• _Collected data_
================

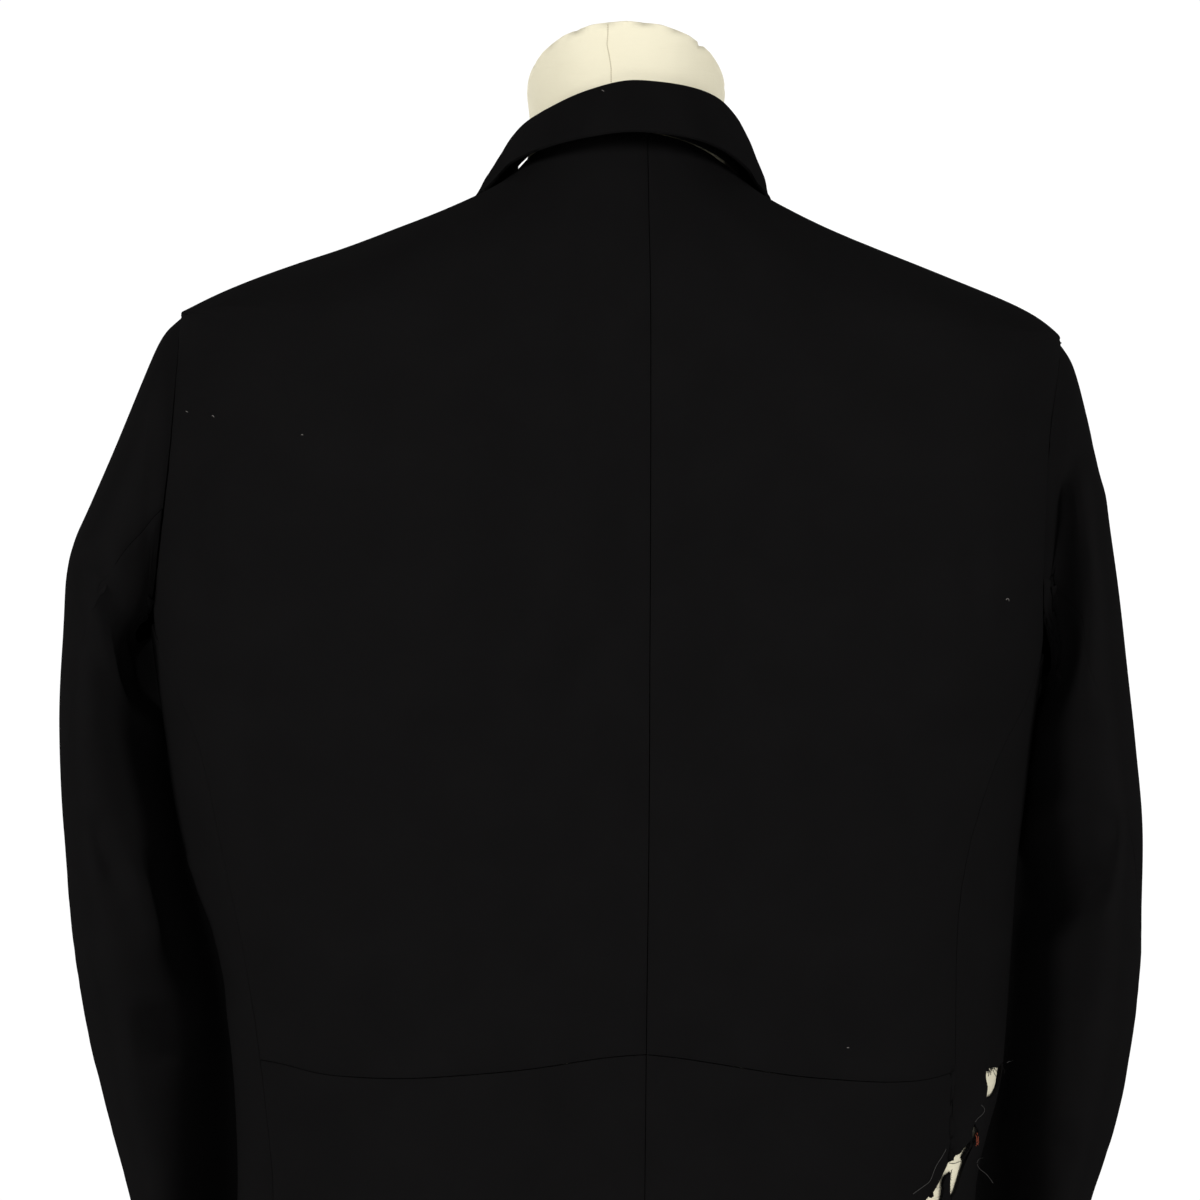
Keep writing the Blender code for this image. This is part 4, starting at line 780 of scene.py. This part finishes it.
RED_WISP = (
    ((975, 1134), (977, 1137), (976, 1141), (978, 1145)),
    ((977, 1133), (979, 1137), (977, 1141), (976, 1146)),
    ((976, 1136), (978, 1139), (979, 1143), (977, 1144)),
)
LINT = (
    ((186, 411), (187, 412), (188, 412)),
    ((212, 416), (213, 415), (214, 417)),
    ((301, 435), (302, 434), (303, 435)),
    ((847, 1048), (848, 1047), (849, 1048)),
    ((1006, 600), (1007, 598), (1009, 599), (1009, 601)),
    ((602, 90), (603, 91), (604, 91)),
)
grey_yarn = plain_material("grey yarn", (0.030, 0.029, 0.028), (0.055, 0.052, 0.048), 0.95, 700.0)
red_yarn = plain_material("red-orange yarn", (0.20, 0.030, 0.012), (0.32, 0.060, 0.020), 0.9, 700.0)
pale_lint = plain_material("pale lint", (0.16, 0.15, 0.14), (0.26, 0.24, 0.22), 0.95, 700.0)
yarn("loose_black_yarn", [seen_at(line) for line in LOOSE_BLACK], LOOSE_RADIUS, black_yarn, "wool")
yarn("loose_grey_yarn", [seen_at(line) for line in LOOSE_GREY], LOOSE_RADIUS, grey_yarn, "wool")
yarn("red_wisp", [seen_at(line) for line in RED_WISP], LOOSE_RADIUS * 1.5, red_yarn, "wool")
yarn("lint", [seen_at(line, 0.0002) for line in LINT], 0.00014, pale_lint, "wool")

# ---------------------------------------------------------------- buttons and buttonholes
# Turned black four-hole buttons, sewn on with crossed black thread. Each comes through a
# worked buttonhole that runs on towards the wearer's left.
HORN, HORN_WORN = (0.010, 0.009, 0.008), (0.024, 0.021, 0.018)
THREAD_OFF, THREAD_RADIUS = 0.0024, 0.00035
HOLE_LONG, HOLE_HIGH, HOLE_STITCH = 0.022, 0.0016, 0.0011

horn = plain_material("black horn", HORN, HORN_WORN, 0.35, 120.0)
button_thread = plain_material("black thread", (0.008, 0.008, 0.008), (0.014, 0.014, 0.014), 0.8, 900.0)
crosses, bars = [], []
front_cloth = surface(panels["front_left"])
for node in ("button_1", "button_2"):
    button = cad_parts[node]
    button.data.materials.clear()
    button.data.materials.append(horn)
    low, high = (Vector(corner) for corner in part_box(node))
    centre, face_tree = (low + high) / 2, surface(button)
    for turn in (45, 135):
        off = Vector((math.cos(math.radians(turn)), 0, math.sin(math.radians(turn)))) * THREAD_OFF
        start = Vector((centre.x, low.y - 0.01, centre.z))
        top, _ = first_hit(face_tree, start, Vector((0, 1, 0)))
        over = Vector((0, -THREAD_RADIUS, 0))
        deep = Vector((0, 0.0012, 0))
        crosses.append([top - off + deep, top - off + over, top + over * 2, top + off + over,
                        top + off + deep])
    count = round(HOLE_LONG / HOLE_STITCH)
    for n in range(count):
        for side in (1, -1):
            ends = []
            for z in (0.0003, HOLE_HIGH):
                x = centre.x - 0.002 + n * HOLE_STITCH
                start = Vector((x, low.y - 0.02, centre.z + side * z))
                place, normal = first_hit(front_cloth, start, Vector((0, 1, 0)))
                if place is not None:
                    ends.append(place + normal * 0.0002)
            if len(ends) == 2:
                bars.append([ends[0], (ends[0] + ends[1]) / 2, ends[1]])
yarn("button_thread", crosses, THREAD_RADIUS, button_thread, "wool")
yarn("buttonhole_stitches", bars, 0.00035, button_thread, "wool")

# ---------------------------------------------------------------- stand
# A round steel base and its column, both powder coated dark grey with a fine orange-peel grain.
COAT, COAT_WORN = (0.040, 0.040, 0.043), (0.058, 0.058, 0.060)

powder_coat = plain_material("powder coat", COAT, COAT_WORN, 0.55, 900.0)
for node in ("stand_column", "stand_base"):
    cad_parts[node].data.materials.clear()
    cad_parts[node].data.materials.append(powder_coat)

# ---------------------------------------------------------------- floor, light and camera
# A pale floor and a white room. Two wide soft lamps stand behind to the sides, so that the hollows
# between body and sleeves stay dark, and two more light the fronts.
FLOOR_RADIUS = 2.0
ROOM_SEEN, ROOM_LIGHT = 1.05, 0.18

floor_mesh = bpy.data.meshes.new("floor")
bm = bmesh.new()
bmesh.ops.create_circle(bm, cap_ends=True, segments=96, radius=FLOOR_RADIUS)
bm.to_mesh(floor_mesh)
bm.free()
floor = bpy.data.objects.new("floor", floor_mesh)
bpy.context.scene.collection.objects.link(floor)
floor_mesh.materials.append(
    plain_material("pale floor", (0.80, 0.80, 0.80), (0.86, 0.86, 0.86), 0.7, 3.0)
)

world = bpy.data.worlds.new("studio")
bpy.context.scene.world = world
world.use_nodes = True
backdrop = world.node_tree.nodes["Background"]
backdrop.inputs["Color"].default_value = (1, 1, 1, 1)
path = world.node_tree.nodes.new("ShaderNodeLightPath")
level = world.node_tree.nodes.new("ShaderNodeMapRange")
level.inputs["To Min"].default_value = ROOM_LIGHT
level.inputs["To Max"].default_value = ROOM_SEEN
world.node_tree.links.new(path.outputs["Is Camera Ray"], level.inputs["Value"])
world.node_tree.links.new(level.outputs["Result"], backdrop.inputs["Strength"])


def lamp(name, place, target, size, power):
    data = bpy.data.lights.new(name, "AREA")
    data.shape = "DISK"
    data.size = size
    data.energy = power
    made = bpy.data.objects.new(name, data)
    bpy.context.scene.collection.objects.link(made)
    made.location = place
    made.rotation_euler = (Vector(place) - Vector(target)).to_track_quat("Z", "Y").to_euler()


lamp("lamp_back_left", (2.3, 2.0, 1.3), (0.0, 0.0, 0.55), 1.0, 58)
lamp("lamp_back_right", (-2.3, 2.0, 1.3), (0.0, 0.0, 0.55), 1.0, 52)
lamp("lamp_back", (0.3, 3.2, 1.5), (0.0, 0.0, 0.55), 0.8, 14)
lamp("lamp_front_left", (1.3, -2.6, 1.6), (0.0, 0.0, 0.5), 1.2, 45)
lamp("lamp_front_right", (-1.3, -2.6, 1.6), (0.0, 0.0, 0.5), 1.2, 35)

camera_data = bpy.data.cameras.new("camera")
camera_data.sensor_width = 36.0
camera_data.lens = camera_data.sensor_width * CAMERA_Y / SEEN_WIDTH
camera = bpy.data.objects.new("camera", camera_data)
bpy.context.scene.collection.objects.link(camera)
camera.location = (CAMERA_X, CAMERA_Y, CAMERA_Z)
camera.rotation_euler = (math.radians(90), 0.0, math.radians(180))
bpy.context.scene.camera = camera
bpy.context.scene.view_settings.view_transform = "Standard"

================

Select and copy every line of the material that holds the string "clear".

• _Expected answer_
    button.data.materials.clear()
    cad_parts[node].data.materials.clear()